From the listing below, return each line that includes "materials".

:: Supplied data

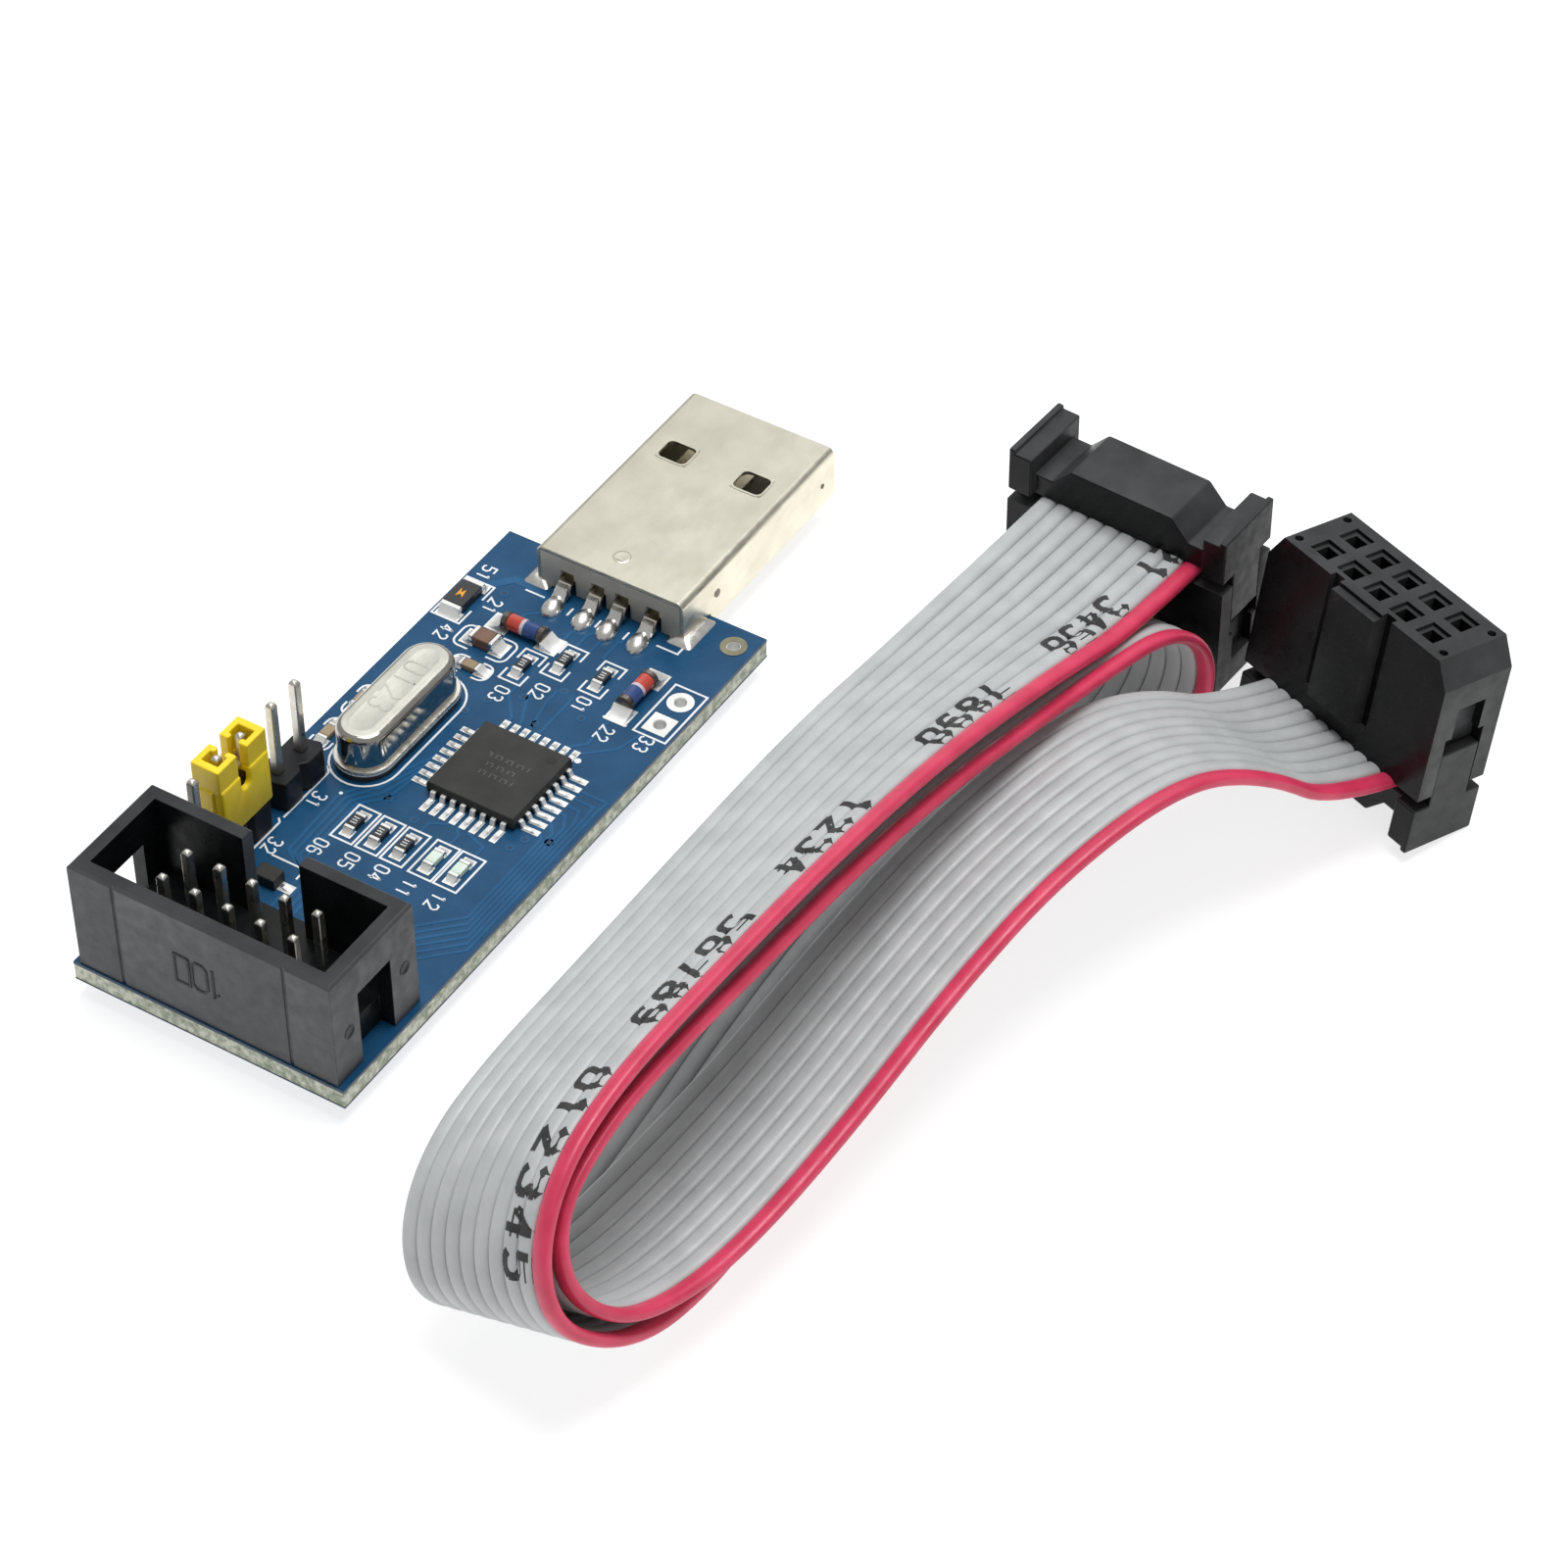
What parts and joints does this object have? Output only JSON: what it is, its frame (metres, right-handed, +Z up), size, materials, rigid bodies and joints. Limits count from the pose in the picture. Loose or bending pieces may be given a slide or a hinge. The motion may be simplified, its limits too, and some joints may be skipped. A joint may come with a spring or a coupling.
{
  "type": "usb microcontroller programmer",
  "caption": "Bare circuit board with a USB plug, a keyed box header, jumper pins and a small chip, and a flat ribbon cable with a socket on each end.",
  "frame": {"origin": "on the table, under the middle of the programmer without its cable", "axes": "+X from the box header to the USB plug, +Y across the board towards the jumpers, +Z up"},
  "size_m": [0.0824, 0.0695, 0.0196],
  "materials": {
    "board_laminate": "blue solder mask over fibreglass, pale cut edges",
    "can_steel": "polished drawn can",
    "cap_plastic": "moulded yellow",
    "capacitor_ceramic": "fired ceramic",
    "chip_epoxy": "moulded epoxy",
    "contact_gold": "gold flash",
    "cover_plastic": "moulded grey",
    "diode_glass": "clear with orange body",
    "diode_metal": "tin plated",
    "fuse_black": "moulded",
    "header_plastic": "moulded black, slightly worn",
    "insulator_plastic": "moulded black",
    "led_lens": "milky lens",
    "pin_metal": "tin plated",
    "resistor_film": "black glaze",
    "shell_steel": "nickel plated, faintly stained",
    "socket_plastic": "moulded black",
    "solder_metal": "bright solder",
    "spring_metal": "plated spring bronze",
    "wire_grey": "soft vinyl",
    "wire_red": "soft vinyl"
  },
  "bodies": {
    "programmer": {"box_header_pins": "pin_metal", "box_header_shroud": "header_plastic", "capacitor_bodies": "capacitor_ceramic", "capacitor_terminals": "solder_metal", "circuit_board": "board_laminate", "crystal_base": "can_steel", "crystal_can": "can_steel", "crystal_leads": "pin_metal", "crystal_spacer": "header_plastic", "header_solder_cones": "solder_metal", "jumper_header_2way_base": "header_plastic", "jumper_header_2way_pins": "pin_metal", "jumper_header_3way_base": "header_plastic", "jumper_header_3way_pins": "pin_metal", "led_bodies": "led_lens", "led_terminals": "solder_metal", "microcontroller_body": "chip_epoxy", "microcontroller_leads": "solder_metal", "notch_diode_body": "chip_epoxy", "notch_diode_leads": "solder_metal", "polyfuse_body": "fuse_black", "polyfuse_terminals": "solder_metal", "resistor_bodies": "resistor_film", "resistor_terminals": "solder_metal", "usb_contacts": "contact_gold", "usb_insulator": "insulator_plastic", "usb_pad_solder": "solder_metal", "usb_rear_cover": "cover_plastic", "usb_shell": "shell_steel", "zener_diode_caps": "diode_metal", "zener_diode_glass": "diode_glass"},
    "jumper": {"jumper_cap_housing": "cap_plastic", "jumper_cap_clip": "spring_metal"},
    "cable": {"idc_socket_a_body": "socket_plastic", "idc_socket_a_contacts": "spring_metal", "idc_socket_a_cover": "socket_plastic", "idc_socket_b_body": "socket_plastic", "idc_socket_b_contacts": "spring_metal", "idc_socket_b_cover": "socket_plastic", "ribbon_cable": "wire_grey", "ribbon_marker_wire": "wire_red"}
  },
  "joints": [
    {"name": "jumper_pull", "type": "slide", "parent": "programmer", "child": "jumper", "axis": [0, 0, 1], "range_m": [0, 0.009]},
    {"name": "cable_lift", "type": "slide", "parent": "programmer", "child": "cable", "axis": [0, 0, 1], "range_m": [0, 0.03]}
  ]
}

::::

The result =
What parts and joints does this object have? Output only JSON: what it is, its frame (metres, right-handed, +Z up), size, materials, rigid bodies and joints. Limits count from the pose in the picture. Loose or bending pieces may be given a slide or a hinge. The motion may be simplified, its limits too, and some joints may be skipped. A joint may come with a spring or a coupling.
  "materials": {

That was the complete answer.